10 traces makes sense because ChatGPT 5.2 Pro is 10x more expensive per token.

That's something you can't replicate without access to the network output pre token sampling.

Davidzheng 15 hours ago [ - ]

And after i do that, how do i combine the output of 1000 subagents into one output? (Im not being snarky here, i think it's a nontrivial problem)

mattlondon 14 hours ago [ - ]

You just pipe it to another agent to do the reduce step (i.e. fan-in) of the mapreduce (fan-out)

It's agents all the way down.

tifik 14 hours ago [ - ]

The idea is that each subagent is focused on a specific part of the problem and can use its entire context window for a more focused subtask than the overall one.
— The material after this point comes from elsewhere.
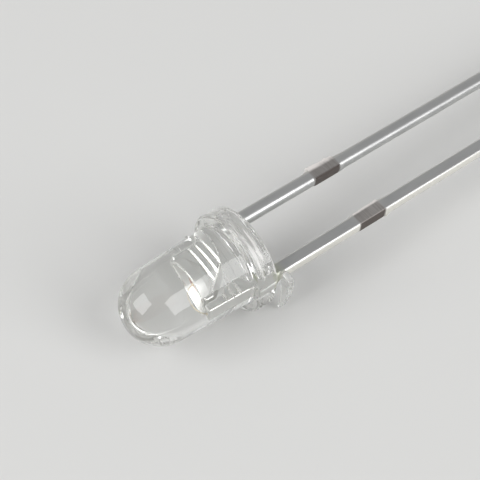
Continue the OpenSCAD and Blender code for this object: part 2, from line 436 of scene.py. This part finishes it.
def skinned(name, rows):
    """A closed mesh over rows of points, each row a ring, with a fan over either end."""
    count = len(rows[0])
    points = [point for row in rows for point in row]
    faces = []
    for i in range(len(rows) - 1):
        low, high = i * count, (i + 1) * count
        for j in range(count):
            k = (j + 1) % count
            faces.append((low + j, low + k, high + k, high + j))
    for end in (0, len(rows) - 1):
        hub = len(points)
        points.append(sum((Vector(point) for point in rows[end]), Vector()) / count)
        faces += [(hub, end * count + (j + 1) % count, end * count + j) for j in range(count)]
    mesh = bpy.data.meshes.new(name)
    mesh.from_pydata(points, [], faces)
    work = bmesh.new()
    work.from_mesh(mesh)
    bmesh.ops.remove_doubles(work, verts=work.verts, dist=1e-5)
    bmesh.ops.recalc_face_normals(work, faces=work.faces)
    work.to_mesh(mesh)
    work.free()
    return mesh


def joined_mesh(name, meshes, sharp):
    """Puts several meshes into one, shaded smooth but for edges past sharp degrees."""
    work = bmesh.new()
    for mesh in meshes:
        work.from_mesh(mesh)
    joined = mesh_of(name, work)
    joined.shade_smooth()
    joined.set_sharp_from_angle(angle=math.radians(sharp))
    return joined


def stamped_plate(outline, thickness, edge):
    """A plate with softened edges, from an outline of (x, y) points."""
    work = bmesh.new()
    base = work.faces.new([work.verts.new((x, y, -thickness / 2)) for x, y in outline])
    top = bmesh.ops.extrude_face_region(work, geom=[base])["geom"]
    rise = [item for item in top if isinstance(item, bmesh.types.BMVert)]
    bmesh.ops.translate(work, verts=rise, vec=(0, 0, thickness))
    bmesh.ops.recalc_face_normals(work, faces=work.faces)
    bmesh.ops.bevel(work, geom=work.edges[:], offset=edge, segments=6, affect="EDGES",
                    profile=0.5)
    return mesh_of("stamped_plate", work)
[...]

So ideally the results arent conflicting, they are complimentary. And you just have a system that merges them.. likely another agent.

int_19h 5 hours ago [ - ]

Claude Cowork does this by default and you can see how exactly it is coordinating them etc.

jonathanstrange 14 hours ago [ - ]

Start with 1024 and use half the number of agents each turn to distill the final result.